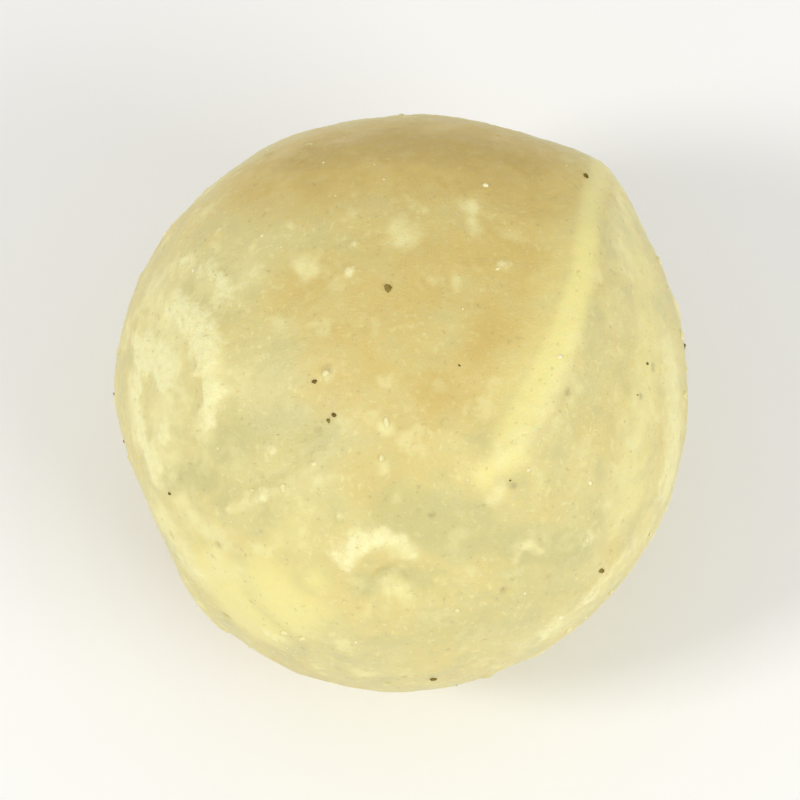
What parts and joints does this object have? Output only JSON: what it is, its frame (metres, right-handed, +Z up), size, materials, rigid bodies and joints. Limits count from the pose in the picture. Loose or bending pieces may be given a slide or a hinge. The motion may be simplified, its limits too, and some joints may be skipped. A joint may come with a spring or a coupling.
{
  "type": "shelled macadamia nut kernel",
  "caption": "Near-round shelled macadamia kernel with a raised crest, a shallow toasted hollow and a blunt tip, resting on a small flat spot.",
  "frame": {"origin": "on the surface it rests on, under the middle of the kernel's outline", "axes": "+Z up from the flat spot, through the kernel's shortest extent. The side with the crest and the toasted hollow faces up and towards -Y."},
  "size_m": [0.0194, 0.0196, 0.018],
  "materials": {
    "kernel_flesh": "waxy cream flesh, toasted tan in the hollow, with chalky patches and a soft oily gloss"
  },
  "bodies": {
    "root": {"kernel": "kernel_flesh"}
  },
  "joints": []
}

--

What to work on
Extract all of the data shown above and repeat it verbatim.

Worked answer
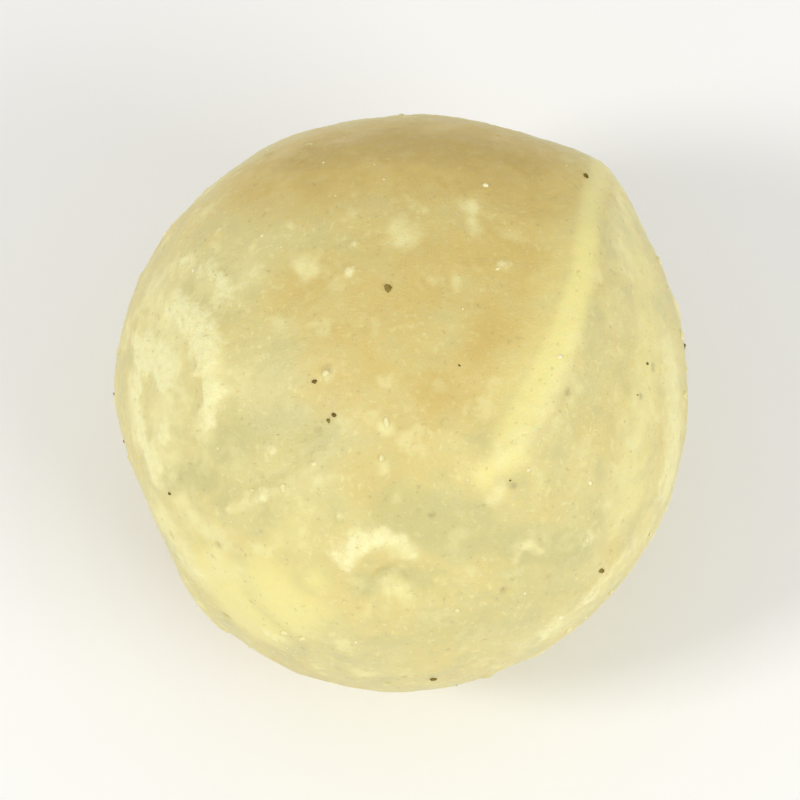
What parts and joints does this object have? Output only JSON: what it is, its frame (metres, right-handed, +Z up), size, materials, rigid bodies and joints. Limits count from the pose in the picture. Loose or bending pieces may be given a slide or a hinge. The motion may be simplified, its limits too, and some joints may be skipped. A joint may come with a spring or a coupling.
{
  "type": "shelled macadamia nut kernel",
  "caption": "Near-round shelled macadamia kernel with a raised crest, a shallow toasted hollow and a blunt tip, resting on a small flat spot.",
  "frame": {"origin": "on the surface it rests on, under the middle of the kernel's outline", "axes": "+Z up from the flat spot, through the kernel's shortest extent. The side with the crest and the toasted hollow faces up and towards -Y."},
  "size_m": [0.0194, 0.0196, 0.018],
  "materials": {
    "kernel_flesh": "waxy cream flesh, toasted tan in the hollow, with chalky patches and a soft oily gloss"
  },
  "bodies": {
    "root": {"kernel": "kernel_flesh"}
  },
  "joints": []
}